REITs allow investors to pool resources to invest in real estate, which can include portfolios of commercial, industrial, residential and other types of properties. REITs are not taxed on the income and gains generated in the trust, but instead flow these out to unitholders.

When part of the distribution from a REIT is a return of capital, it is not immediately taxable to the investor — though such a distribution will lower the adjusted cost base of the investment and increase the eventual capital gain (or reduce the capital loss) on the sale of the investment.

The government has not stated which aspects of the tax treatment of REITs it finds troubling.

According to Elliot Hughes, senior advisor with Ottawa-based Summa Strategies Canada Inc., the government’s review provides them with the scope to make “recommendations that might affect different parts of the market in different ways.”

“I would consider that all options are on the table,” said Hughes, who served as deputy director of tax policy under former finance minister Bill Morneau.

Tranjan believes the government will use the review to more clearly define policy goals. He characterized the proposed anti-flipping rule and a ban on foreign ownership as “low-hanging fruit.” Meanwhile, introducing a review of large corporate players was an acknowledgement from the government that it needs to take more substantive steps to tackle housing affordability, he said.

“REITs don’t build; they don’t add supply,” Tranjan said. Instead, “they purchase existing supply and they reposition it” through renovations and charge higher rents.

But the authors of the Dynamic Funds report argued that “residential REITs provide well-maintained housing at affordable rents” and improve an apartment building’s environmental footprint through needed upgrades. Some REITs even construct new housing, they wrote, and any tax on large corporate players “would likely incentivize capital to leave the sector.”

While the authors remain overweight on residential REITs, based on what they regard as strong underlying economic fundamentals, the government’s review will hang over the sector until it’s completed, they said.

Minicucci said he’s been telling clients concerned about the review to “sit tight,” adding “there’s really no pre-planning that we can do to deal with any anticipated changes.”

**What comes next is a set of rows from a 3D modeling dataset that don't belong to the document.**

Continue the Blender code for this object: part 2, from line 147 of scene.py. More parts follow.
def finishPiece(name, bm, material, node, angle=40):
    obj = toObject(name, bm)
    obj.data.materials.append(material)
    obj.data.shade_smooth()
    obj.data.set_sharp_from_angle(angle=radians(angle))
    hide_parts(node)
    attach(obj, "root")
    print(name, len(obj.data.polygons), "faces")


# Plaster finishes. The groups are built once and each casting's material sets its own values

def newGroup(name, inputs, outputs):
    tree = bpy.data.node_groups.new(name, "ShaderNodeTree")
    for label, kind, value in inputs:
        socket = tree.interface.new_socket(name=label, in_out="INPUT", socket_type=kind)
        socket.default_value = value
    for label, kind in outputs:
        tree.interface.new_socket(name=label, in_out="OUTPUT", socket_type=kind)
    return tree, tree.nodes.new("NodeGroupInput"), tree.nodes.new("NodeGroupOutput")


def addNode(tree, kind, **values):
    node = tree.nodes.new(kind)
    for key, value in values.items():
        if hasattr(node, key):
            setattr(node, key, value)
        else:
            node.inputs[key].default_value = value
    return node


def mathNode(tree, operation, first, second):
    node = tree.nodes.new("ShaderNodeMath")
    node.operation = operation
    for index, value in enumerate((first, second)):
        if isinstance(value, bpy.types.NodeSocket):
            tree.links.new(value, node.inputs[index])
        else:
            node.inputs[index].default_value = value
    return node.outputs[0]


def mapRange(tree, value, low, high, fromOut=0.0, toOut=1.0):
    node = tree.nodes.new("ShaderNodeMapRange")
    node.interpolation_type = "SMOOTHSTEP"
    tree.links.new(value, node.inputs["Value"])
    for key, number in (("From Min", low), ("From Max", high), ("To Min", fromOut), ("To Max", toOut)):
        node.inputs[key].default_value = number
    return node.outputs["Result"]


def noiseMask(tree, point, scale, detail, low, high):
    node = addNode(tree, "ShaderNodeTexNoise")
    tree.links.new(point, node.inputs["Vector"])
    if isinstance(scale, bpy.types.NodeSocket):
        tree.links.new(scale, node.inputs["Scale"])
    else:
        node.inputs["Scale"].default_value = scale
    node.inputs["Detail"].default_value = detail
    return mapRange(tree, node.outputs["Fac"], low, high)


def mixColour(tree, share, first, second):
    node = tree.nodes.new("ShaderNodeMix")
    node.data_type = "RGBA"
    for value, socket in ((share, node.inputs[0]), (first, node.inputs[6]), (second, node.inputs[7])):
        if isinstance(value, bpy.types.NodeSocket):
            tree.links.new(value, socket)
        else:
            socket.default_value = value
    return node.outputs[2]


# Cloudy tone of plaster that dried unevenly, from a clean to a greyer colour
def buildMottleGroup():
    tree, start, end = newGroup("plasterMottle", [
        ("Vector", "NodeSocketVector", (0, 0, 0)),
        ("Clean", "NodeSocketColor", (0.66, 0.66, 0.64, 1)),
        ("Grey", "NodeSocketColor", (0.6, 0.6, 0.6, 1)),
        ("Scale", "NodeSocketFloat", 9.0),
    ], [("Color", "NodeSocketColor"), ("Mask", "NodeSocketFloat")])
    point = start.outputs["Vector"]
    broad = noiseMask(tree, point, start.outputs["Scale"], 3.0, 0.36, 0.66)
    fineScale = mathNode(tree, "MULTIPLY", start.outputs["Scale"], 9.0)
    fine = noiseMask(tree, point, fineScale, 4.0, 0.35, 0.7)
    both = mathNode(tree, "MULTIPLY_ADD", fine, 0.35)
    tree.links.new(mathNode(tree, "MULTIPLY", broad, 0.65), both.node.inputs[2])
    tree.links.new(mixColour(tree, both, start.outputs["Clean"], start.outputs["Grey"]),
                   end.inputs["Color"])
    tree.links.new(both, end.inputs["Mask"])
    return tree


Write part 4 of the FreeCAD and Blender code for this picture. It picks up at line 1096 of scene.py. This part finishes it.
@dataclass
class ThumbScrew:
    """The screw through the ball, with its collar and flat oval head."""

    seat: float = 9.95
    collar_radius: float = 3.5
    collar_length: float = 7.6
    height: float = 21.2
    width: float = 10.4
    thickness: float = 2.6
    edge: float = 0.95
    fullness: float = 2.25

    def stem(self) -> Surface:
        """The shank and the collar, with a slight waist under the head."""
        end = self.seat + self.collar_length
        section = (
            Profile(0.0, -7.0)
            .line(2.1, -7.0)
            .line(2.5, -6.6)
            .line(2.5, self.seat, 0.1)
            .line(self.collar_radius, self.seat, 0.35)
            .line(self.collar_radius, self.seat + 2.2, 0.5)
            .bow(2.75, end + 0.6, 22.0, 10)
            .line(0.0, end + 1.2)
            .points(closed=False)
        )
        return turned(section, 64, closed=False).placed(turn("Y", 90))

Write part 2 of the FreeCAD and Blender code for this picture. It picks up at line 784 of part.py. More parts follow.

The authors of the Dynamic Funds report believe the government will ultimately focus on limiting the ability of large corporate landlords to perform “renovictions,” where tenants are evicted, renovations made and rent raised. Changing the tax treatment of REITs would be difficult and raise minimal revenue, they said: “REITs do not tend to earn a lot of accounting profits due to the depreciation tax shield provided by owning hard assets.”

Tranjan, too, said governments at all levels will probably focus on protecting renters.

“There is still the absence of vacancy controls and very flawed rental controls, in provinces where they even exist,” Tranjan said. Dealing with those issues requires “a different set of policies that will have to be complementary to any policy aim to curb financialization.”